Problem to solve: Would you return all of this data exactly, leaving nothing out?

Recorded information:
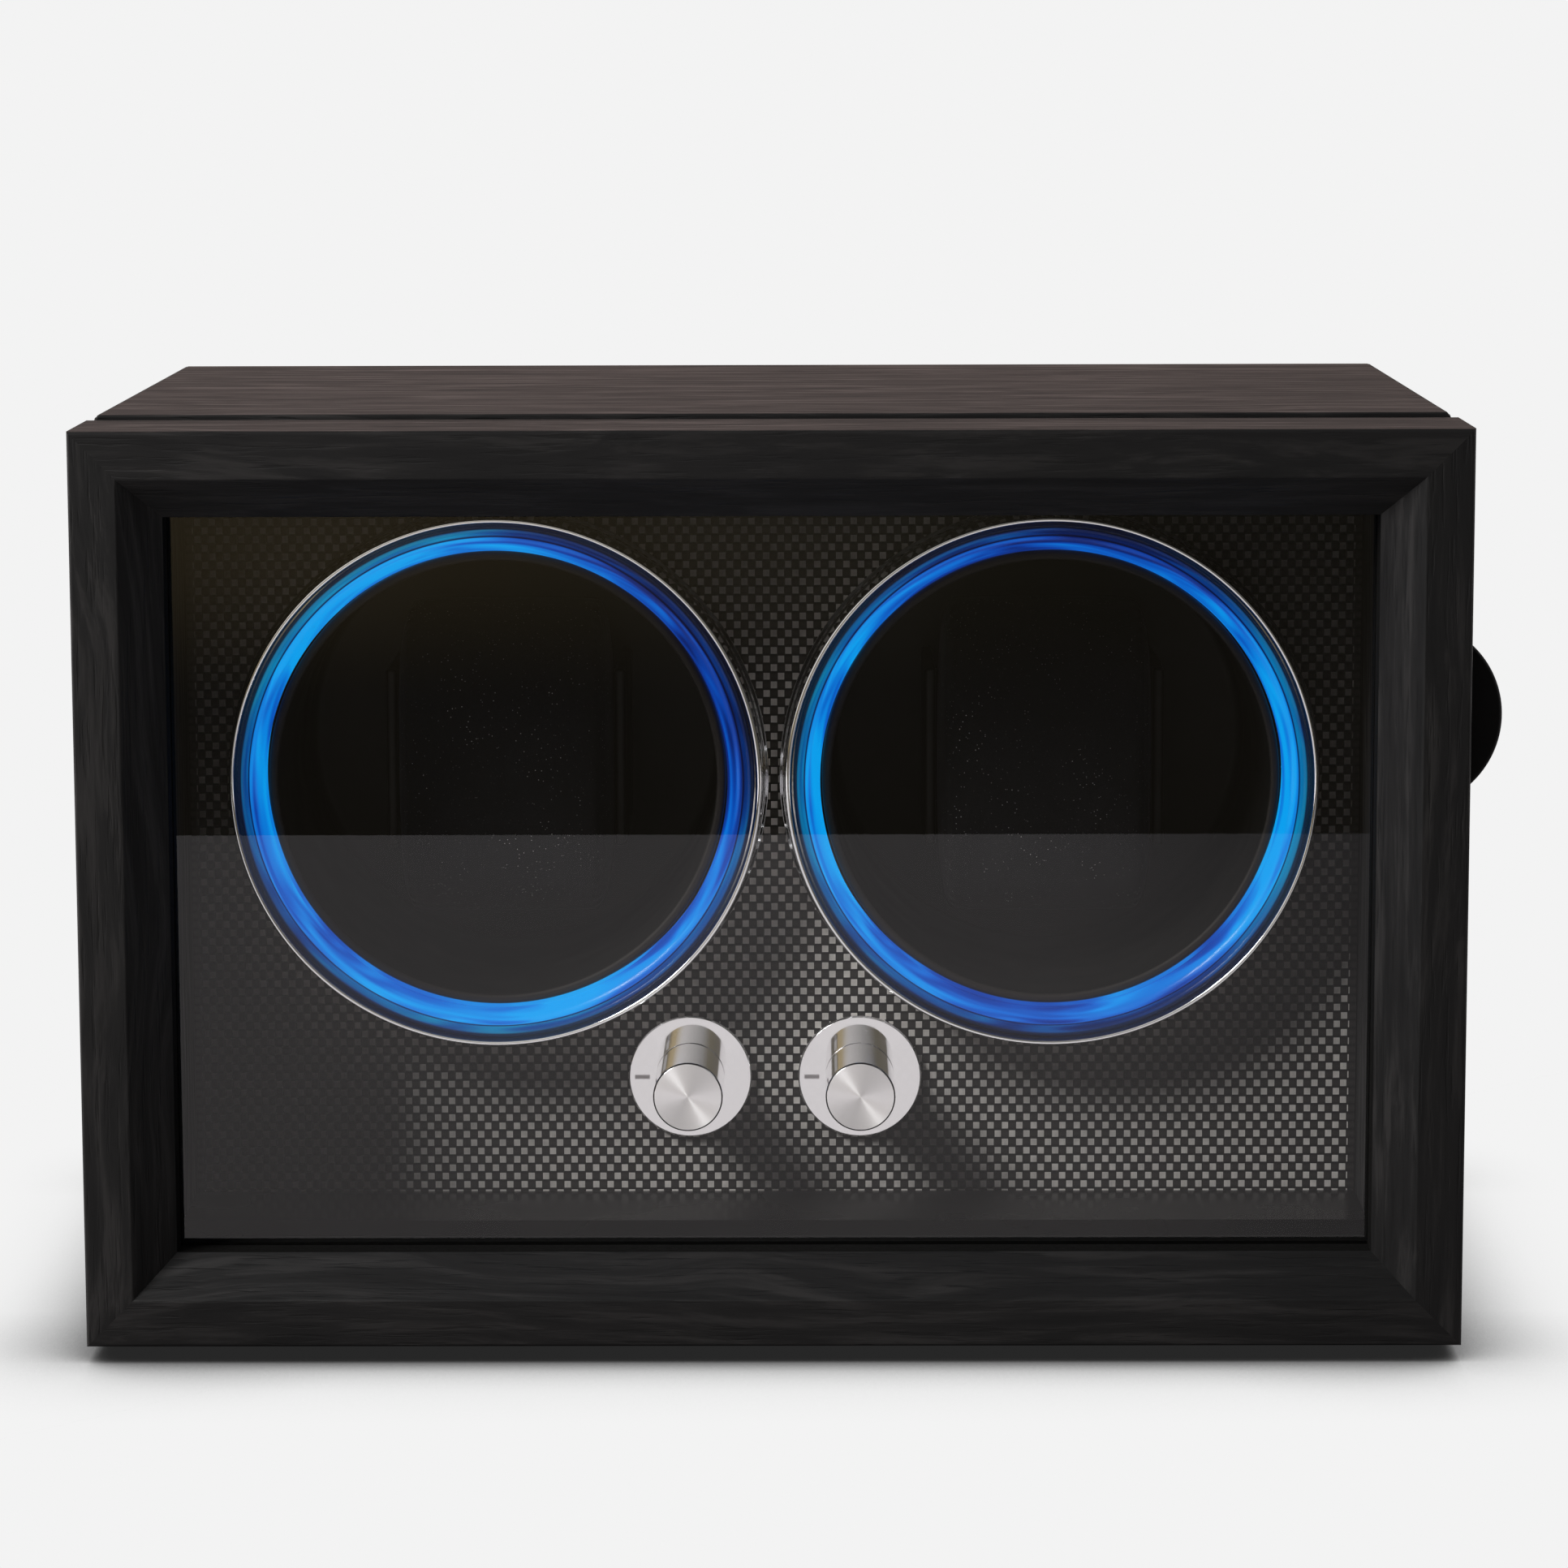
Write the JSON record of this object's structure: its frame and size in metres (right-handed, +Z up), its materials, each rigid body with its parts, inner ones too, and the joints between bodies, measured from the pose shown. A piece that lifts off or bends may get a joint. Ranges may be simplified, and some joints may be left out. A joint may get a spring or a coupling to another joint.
{
  "type": "watch winder box",
  "caption": "Table-top watch winder box: framed glass door, lit round mouths with slowly turning cups and watch pillows, and a mode knob for each cup.",
  "frame": {"origin": "on the surface the feet stand on, under the middle of the box", "axes": "+X to the right seen from the front, -Y out of the glass door, +Z up"},
  "size_m": [0.2388, 0.151, 0.157],
  "materials": {
    "ebony_veneer": "open-pore black veneer, satin",
    "black_board": "smooth black laminate",
    "raw_wood": "unfinished softwood",
    "carbon_weave": "black plain-weave film under clear gloss",
    "steel_screw": "zinc plated",
    "rubber_foot": "matt black",
    "polished_chrome": "mirror polished",
    "blue_light_guide": "clear ring lit blue from behind",
    "circuit_board": "green solder mask",
    "black_moulding": "black moulded plastic",
    "bronze_bush": "sintered bronze",
    "plated_steel": "plated steel",
    "black_hinge": "black plated",
    "brushed_knob": "polished side, spun cap",
    "clear_glass": "clear float glass",
    "white_gear": "natural acetal",
    "grey_button": "grey moulded plastic",
    "suede_pillow": "black suede-textured cover"
  },
  "bodies": {
    "case": {"case_top": "ebony_veneer", "case_bottom": "ebony_veneer", "case_left_side": "ebony_veneer", "case_right_side": "ebony_veneer", "back_panel": "black_board", "back_screws": "steel_screw", "rubber_feet": "rubber_foot", "fascia_panel": "carbon_weave", "fascia_battens": "raw_wood", "compartment_floor": "black_board", "bezel_left": "polished_chrome", "bezel_right": "polished_chrome", "light_ring_left": "blue_light_guide", "light_ring_right": "blue_light_guide", "led_board_left": "circuit_board", "led_board_right": "circuit_board", "drum_housing_left": "black_moulding", "drum_housing_right": "black_moulding", "drum_backs": "black_moulding", "drive_screws": "steel_screw", "axle_bushes": "bronze_bush", "motor_plate_left": "plated_steel", "motor_plate_right": "plated_steel", "gearmotor_left": "plated_steel", "gearmotor_right": "plated_steel", "rotary_switch_left": "black_moulding", "rotary_switch_right": "black_moulding", "knob_flange_left": "polished_chrome", "knob_flange_right": "polished_chrome", "control_board": "circuit_board", "power_socket": "black_moulding", "socket_pin": "plated_steel", "light_switch_body": "black_moulding", "case_hinge_leaves": "black_hinge", "hinge_pins": "plated_steel", "catch_plates": "plated_steel"},
    "door": {"door_top_rail": "ebony_veneer", "door_bottom_rail": "ebony_veneer", "door_left_stile": "ebony_veneer", "door_right_stile": "ebony_veneer", "door_glass": "clear_glass", "glazing_beads": "black_board", "door_pull": "black_moulding", "door_hinge_leaves": "black_hinge", "catch_magnets": "plated_steel"},
    "cup_unit_left": {"cup_left": "black_moulding", "cup_gear_left": "white_gear", "cup_axle_left": "plated_steel"},
    "motor_output_left": {"motor_pinion_left": "white_gear"},
    "mode_knob_left": {"knob_left": "brushed_knob", "knob_spindle_left": "plated_steel"},
    "pillow_left": {"watch_pillow_left": "suede_pillow"},
    "cup_unit_right": {"cup_right": "black_moulding", "cup_gear_right": "white_gear", "cup_axle_right": "plated_steel"},
    "motor_output_right": {"motor_pinion_right": "white_gear"},
    "mode_knob_right": {"knob_right": "brushed_knob", "knob_spindle_right": "plated_steel"},
    "pillow_right": {"watch_pillow_right": "suede_pillow"},
    "light_switch": {"light_button": "grey_button"}
  },
  "joints": [
    {"name": "door_hinge", "type": "hinge", "parent": "case", "child": "door", "pos_m": [-0.116, -0.04975, 0.0795], "axis": [0, 0, -1], "range_deg": [0, 170]},
    {"name": "cup_left_spin", "type": "hinge", "parent": "case", "child": "cup_unit_left", "pos_m": [-0.0479, 0, 0.0924], "axis": [0, 1, 0], "continuous": true},
    {"name": "motor_left_spin", "type": "hinge", "parent": "case", "child": "motor_output_left", "pos_m": [-0.0479, 0.04, 0.0624], "axis": [0, 1, 0], "continuous": true},
    {"name": "knob_left_turn", "type": "hinge", "parent": "case", "child": "mode_knob_left", "pos_m": [-0.01485, -0.035, 0.0391], "axis": [0, 1, 0], "range_deg": [0, 120]},
    {"name": "pillow_left_slide", "type": "slide", "parent": "cup_unit_left", "child": "pillow_left", "axis": [0, -1, 0], "range_m": [0, 0.038]},
    {"name": "cup_right_spin", "type": "hinge", "parent": "case", "child": "cup_unit_right", "pos_m": [0.0479, 0, 0.0924], "axis": [0, 1, 0], "continuous": true},
    {"name": "motor_right_spin", "type": "hinge", "parent": "case", "child": "motor_output_right", "pos_m": [0.0479, 0.04, 0.0624], "axis": [0, 1, 0], "continuous": true},
    {"name": "knob_right_turn", "type": "hinge", "parent": "case", "child": "mode_knob_right", "pos_m": [0.01485, -0.035, 0.0391], "axis": [0, 1, 0], "range_deg": [0, 120]},
    {"name": "pillow_right_slide", "type": "slide", "parent": "cup_unit_right", "child": "pillow_right", "axis": [0, -1, 0], "range_m": [0, 0.038]},
    {"name": "light_button_press", "type": "slide", "parent": "case", "child": "light_switch", "axis": [0, -1, 0], "range_m": [0, 0.002], "stiffness_N_per_m": 200}
  ],
  "couplings": [
    {"joint": "motor_left_spin", "follows": "cup_left_spin", "ratio": -3},
    {"joint": "motor_right_spin", "follows": "cup_right_spin", "ratio": -3}
  ]
}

Written response:
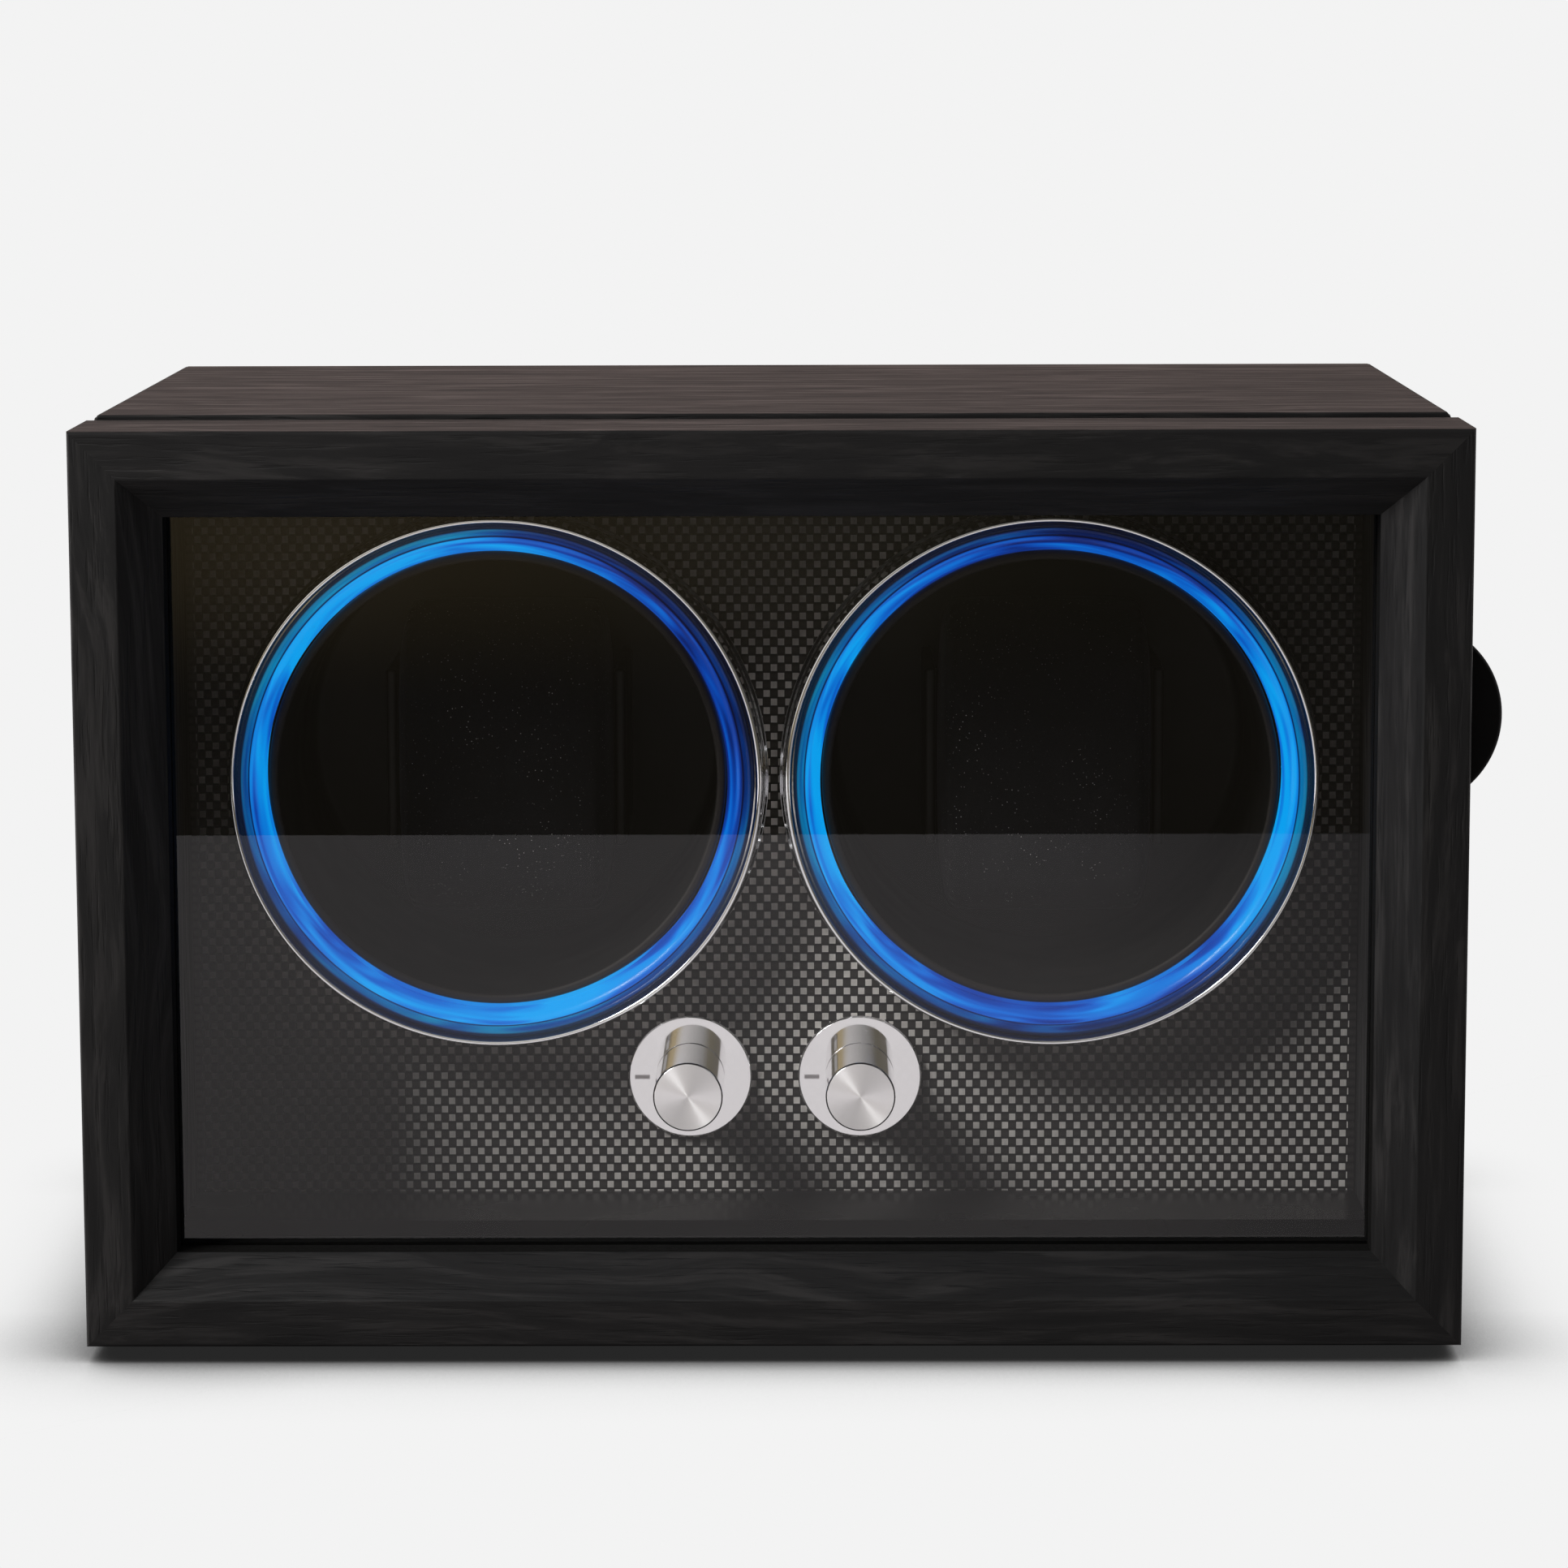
Write the JSON record of this object's structure: its frame and size in metres (right-handed, +Z up), its materials, each rigid body with its parts, inner ones too, and the joints between bodies, measured from the pose shown. A piece that lifts off or bends may get a joint. Ranges may be simplified, and some joints may be left out. A joint may get a spring or a coupling to another joint.
{
  "type": "watch winder box",
  "caption": "Table-top watch winder box: framed glass door, lit round mouths with slowly turning cups and watch pillows, and a mode knob for each cup.",
  "frame": {"origin": "on the surface the feet stand on, under the middle of the box", "axes": "+X to the right seen from the front, -Y out of the glass door, +Z up"},
  "size_m": [0.2388, 0.151, 0.157],
  "materials": {
    "ebony_veneer": "open-pore black veneer, satin",
    "black_board": "smooth black laminate",
    "raw_wood": "unfinished softwood",
    "carbon_weave": "black plain-weave film under clear gloss",
    "steel_screw": "zinc plated",
    "rubber_foot": "matt black",
    "polished_chrome": "mirror polished",
    "blue_light_guide": "clear ring lit blue from behind",
    "circuit_board": "green solder mask",
    "black_moulding": "black moulded plastic",
    "bronze_bush": "sintered bronze",
    "plated_steel": "plated steel",
    "black_hinge": "black plated",
    "brushed_knob": "polished side, spun cap",
    "clear_glass": "clear float glass",
    "white_gear": "natural acetal",
    "grey_button": "grey moulded plastic",
    "suede_pillow": "black suede-textured cover"
  },
  "bodies": {
    "case": {"case_top": "ebony_veneer", "case_bottom": "ebony_veneer", "case_left_side": "ebony_veneer", "case_right_side": "ebony_veneer", "back_panel": "black_board", "back_screws": "steel_screw", "rubber_feet": "rubber_foot", "fascia_panel": "carbon_weave", "fascia_battens": "raw_wood", "compartment_floor": "black_board", "bezel_left": "polished_chrome", "bezel_right": "polished_chrome", "light_ring_left": "blue_light_guide", "light_ring_right": "blue_light_guide", "led_board_left": "circuit_board", "led_board_right": "circuit_board", "drum_housing_left": "black_moulding", "drum_housing_right": "black_moulding", "drum_backs": "black_moulding", "drive_screws": "steel_screw", "axle_bushes": "bronze_bush", "motor_plate_left": "plated_steel", "motor_plate_right": "plated_steel", "gearmotor_left": "plated_steel", "gearmotor_right": "plated_steel", "rotary_switch_left": "black_moulding", "rotary_switch_right": "black_moulding", "knob_flange_left": "polished_chrome", "knob_flange_right": "polished_chrome", "control_board": "circuit_board", "power_socket": "black_moulding", "socket_pin": "plated_steel", "light_switch_body": "black_moulding", "case_hinge_leaves": "black_hinge", "hinge_pins": "plated_steel", "catch_plates": "plated_steel"},
    "door": {"door_top_rail": "ebony_veneer", "door_bottom_rail": "ebony_veneer", "door_left_stile": "ebony_veneer", "door_right_stile": "ebony_veneer", "door_glass": "clear_glass", "glazing_beads": "black_board", "door_pull": "black_moulding", "door_hinge_leaves": "black_hinge", "catch_magnets": "plated_steel"},
    "cup_unit_left": {"cup_left": "black_moulding", "cup_gear_left": "white_gear", "cup_axle_left": "plated_steel"},
    "motor_output_left": {"motor_pinion_left": "white_gear"},
    "mode_knob_left": {"knob_left": "brushed_knob", "knob_spindle_left": "plated_steel"},
    "pillow_left": {"watch_pillow_left": "suede_pillow"},
    "cup_unit_right": {"cup_right": "black_moulding", "cup_gear_right": "white_gear", "cup_axle_right": "plated_steel"},
    "motor_output_right": {"motor_pinion_right": "white_gear"},
    "mode_knob_right": {"knob_right": "brushed_knob", "knob_spindle_right": "plated_steel"},
    "pillow_right": {"watch_pillow_right": "suede_pillow"},
    "light_switch": {"light_button": "grey_button"}
  },
  "joints": [
    {"name": "door_hinge", "type": "hinge", "parent": "case", "child": "door", "pos_m": [-0.116, -0.04975, 0.0795], "axis": [0, 0, -1], "range_deg": [0, 170]},
    {"name": "cup_left_spin", "type": "hinge", "parent": "case", "child": "cup_unit_left", "pos_m": [-0.0479, 0, 0.0924], "axis": [0, 1, 0], "continuous": true},
    {"name": "motor_left_spin", "type": "hinge", "parent": "case", "child": "motor_output_left", "pos_m": [-0.0479, 0.04, 0.0624], "axis": [0, 1, 0], "continuous": true},
    {"name": "knob_left_turn", "type": "hinge", "parent": "case", "child": "mode_knob_left", "pos_m": [-0.01485, -0.035, 0.0391], "axis": [0, 1, 0], "range_deg": [0, 120]},
    {"name": "pillow_left_slide", "type": "slide", "parent": "cup_unit_left", "child": "pillow_left", "axis": [0, -1, 0], "range_m": [0, 0.038]},
    {"name": "cup_right_spin", "type": "hinge", "parent": "case", "child": "cup_unit_right", "pos_m": [0.0479, 0, 0.0924], "axis": [0, 1, 0], "continuous": true},
    {"name": "motor_right_spin", "type": "hinge", "parent": "case", "child": "motor_output_right", "pos_m": [0.0479, 0.04, 0.0624], "axis": [0, 1, 0], "continuous": true},
    {"name": "knob_right_turn", "type": "hinge", "parent": "case", "child": "mode_knob_right", "pos_m": [0.01485, -0.035, 0.0391], "axis": [0, 1, 0], "range_deg": [0, 120]},
    {"name": "pillow_right_slide", "type": "slide", "parent": "cup_unit_right", "child": "pillow_right", "axis": [0, -1, 0], "range_m": [0, 0.038]},
    {"name": "light_button_press", "type": "slide", "parent": "case", "child": "light_switch", "axis": [0, -1, 0], "range_m": [0, 0.002], "stiffness_N_per_m": 200}
  ],
  "couplings": [
    {"joint": "motor_left_spin", "follows": "cup_left_spin", "ratio": -3},
    {"joint": "motor_right_spin", "follows": "cup_right_spin", "ratio": -3}
  ]
}